Written task
Repeat the entire listing exactly.
╭──
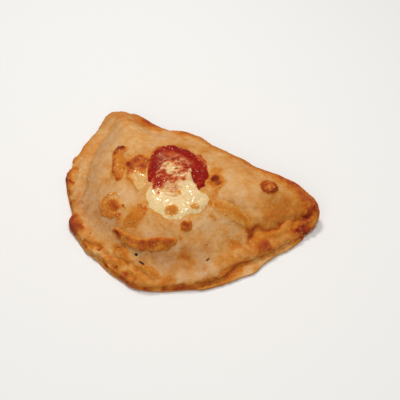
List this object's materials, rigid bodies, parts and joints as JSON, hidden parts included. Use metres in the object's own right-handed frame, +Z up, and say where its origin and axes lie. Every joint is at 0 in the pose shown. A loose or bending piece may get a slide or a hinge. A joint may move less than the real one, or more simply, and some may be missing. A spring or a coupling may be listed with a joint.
{
  "type": "calzone",
  "caption": "Half-moon folded pizza, baked shut along a pressed rim, with tomato and melted, browned cheese on top.",
  "frame": {"origin": "on the surface it rests on, under the middle of the calzone seen from above", "axes": "+X along the fold, towards its thick burnt corner; +Y across it, towards the fold; -Y towards the sealed rim; +Z up"},
  "size_m": [0.2223, 0.1527, 0.0481],
  "materials": {
    "baked_dough": "dull, slightly oily baked dough",
    "tomato": "wet, glossy",
    "melted_mozzarella": "glossy, oily",
    "browned_cheese": "glossy, blistered"
  },
  "bodies": {
    "root": {"crust": "baked_dough", "tomato_sauce": "tomato", "mozzarella": "melted_mozzarella", "cheese_hook": "browned_cheese", "cheese_flow": "browned_cheese", "cheese_patch": "browned_cheese", "cheese_string": "browned_cheese", "cheese_trail": "browned_cheese", "cheese_button": "browned_cheese", "cheese_drop": "browned_cheese", "cheese_spot": "browned_cheese", "cheese_disc": "browned_cheese"}
  },
  "joints": []
}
╰──
Correct response
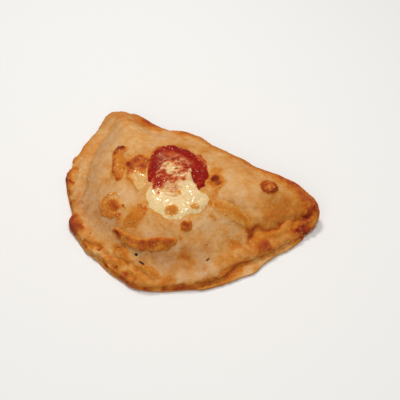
List this object's materials, rigid bodies, parts and joints as JSON, hidden parts included. Use metres in the object's own right-handed frame, +Z up, and say where its origin and axes lie. Every joint is at 0 in the pose shown. A loose or bending piece may get a slide or a hinge. A joint may move less than the real one, or more simply, and some may be missing. A spring or a coupling may be listed with a joint.
{
  "type": "calzone",
  "caption": "Half-moon folded pizza, baked shut along a pressed rim, with tomato and melted, browned cheese on top.",
  "frame": {"origin": "on the surface it rests on, under the middle of the calzone seen from above", "axes": "+X along the fold, towards its thick burnt corner; +Y across it, towards the fold; -Y towards the sealed rim; +Z up"},
  "size_m": [0.2223, 0.1527, 0.0481],
  "materials": {
    "baked_dough": "dull, slightly oily baked dough",
    "tomato": "wet, glossy",
    "melted_mozzarella": "glossy, oily",
    "browned_cheese": "glossy, blistered"
  },
  "bodies": {
    "root": {"crust": "baked_dough", "tomato_sauce": "tomato", "mozzarella": "melted_mozzarella", "cheese_hook": "browned_cheese", "cheese_flow": "browned_cheese", "cheese_patch": "browned_cheese", "cheese_string": "browned_cheese", "cheese_trail": "browned_cheese", "cheese_button": "browned_cheese", "cheese_drop": "browned_cheese", "cheese_spot": "browned_cheese", "cheese_disc": "browned_cheese"}
  },
  "joints": []
}